Edward Einhorn (born September 6, 1970) is an American playwright, theater director, and novelist.

== Early life, education and career ==
A native of Westfield, New Jersey, Einhorn graduated from Westfield High School, where he was an editor of the student newspaper Hi's Eye. He attended Johns Hopkins University, and he has a MA in Opera Writing from the Guildhall School of Music and Drama. In 1992, he cofounded the Untitled Theater Company No. 61 in New York with his older brother, David. He curated the Ionesco Festival in 2001 (Eugène Ionesco's complete works) and the Havel Festival in 2006 (Václav Havel's complete works). He currently also serves as the artistic director of the Rehearsal for Truth International Theater Festival, honoring Václav Havel.

== As a playwright ==
As a playwright, Einhorn became known for his absurd comic style. One of his best-known plays is The Marriage of Alice B. Toklas by Gertrude Stein, a farce set at a fantasy marriage between Stein and Toklas. The show received a Critic's Pick from Jesse Green, then co-chief reviewer of The New York Times for its production at HERE Arts. It was also produced Off-West End at the Jermyn Street Theatre. at His other works include dramas on Jewish legends and a series of plays on neurological and neuroscientific topics — The Neurology of the Soul (on neuromarketing), The Boy Who Wanted to be a Robot (on Asperger syndrome), The Taste of Blue, (on synesthesia), Strangers (on Korsakoff syndrome), and Linguish (on aphasia). He adapted Lysistrata and Iphigenia in Aulis for modern audiences. In 2023, his play The Shylock and the Shakespeareans, a darkly humorous retelling of The Merchant of Venice, was produced at The New Ohio Theatre and received a rave review from Yair Rosenberg in The Atlantic.

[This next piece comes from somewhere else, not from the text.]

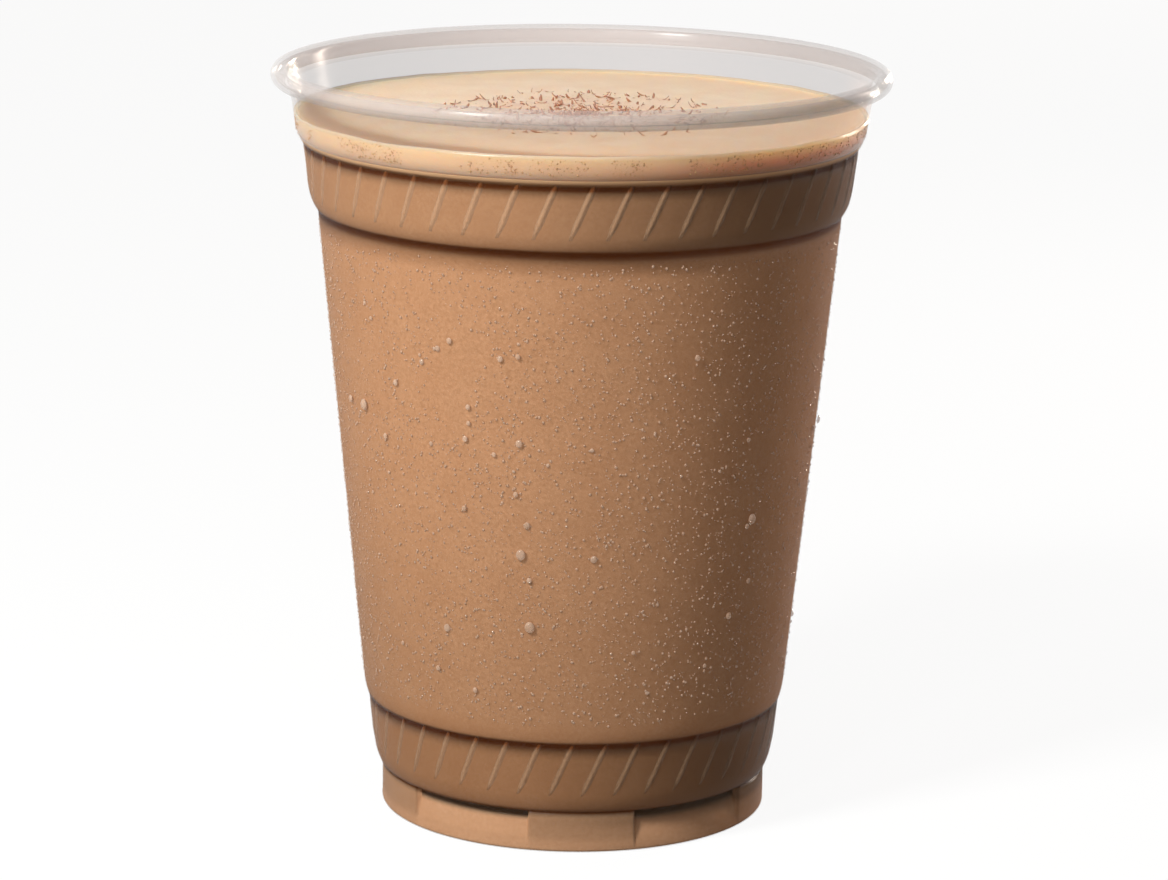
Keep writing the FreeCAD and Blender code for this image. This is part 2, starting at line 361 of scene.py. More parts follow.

Adaptations include Do Androids Dream of Electric Sheep? by Philip K. Dick; The Left Hand of Darkness and The Lathe of Heaven, both by Ursula Le Guin; The Iron Heel, by Jack London; and City of Glass, by Paul Auster. He also translated and adapted Václav Havel's final play, The Pig, or Václav Havel's Hunt for a Pig, as well as translating Havel's one-act, Ela, Hela, and the Hitch. He also turned the existing fragments of Exagoge by Ezekiel the Tragedian into a play/opera/immersive Passover seder.

== As a novelist ==
Einhorn has written two Oz novels, Paradox in Oz and The Living House of Oz, both illustrated by Eric Shanower. He has written two picture books on mathematical subjects for young readers: A Very Improbable Story, on the subject of probability, and Fractions in Disguise, on the subject of fractions. A number of his plays have also been published, including a graphic novel adaptation of Iphigenia in Aulis, with art by Eric Shanower, from Image Comics.

== Podcasts ==
In 2020, his podcast The Resistible Rise of J. R. Brinkley was released, a four-part audio drama about the quack doctor turned politician, hosted by Dan Butler.

In 2021, his podcast The Iron Heel was released, a three-part audio drama adaptation of the book by Jack London.

== As a theater director ==
While working with Untitled Theater Company No. 61, he directed T. S. Eliot's Sweeney Agonistes, Eugène Ionesco's The Bald Soprano, and Richard Foreman's My Head Was a Sledgehammer, among other works. Off-Broadway, he directed Fairy Tales of the Absurd, a trilogy of one-act plays, two by Ionesco and one (One Head Too Many) by himself.

In 2014 and 2015, he created and directed the show Money Lab, an economic vaudeville, produced at HERE Arts Center in Manhattan and The Brick in Brooklyn.

In 2022, he directed a film of The Last Cyclist written in Terezín (Theresienstadt Ghetto) by Karel Švenk and reconstructed by Naomi Patz, which was originally staged at La MaMa Experimental Theatre Club and was broadcast on WNET Channel 13, a PBS affiliate, as part of Theater Close Up.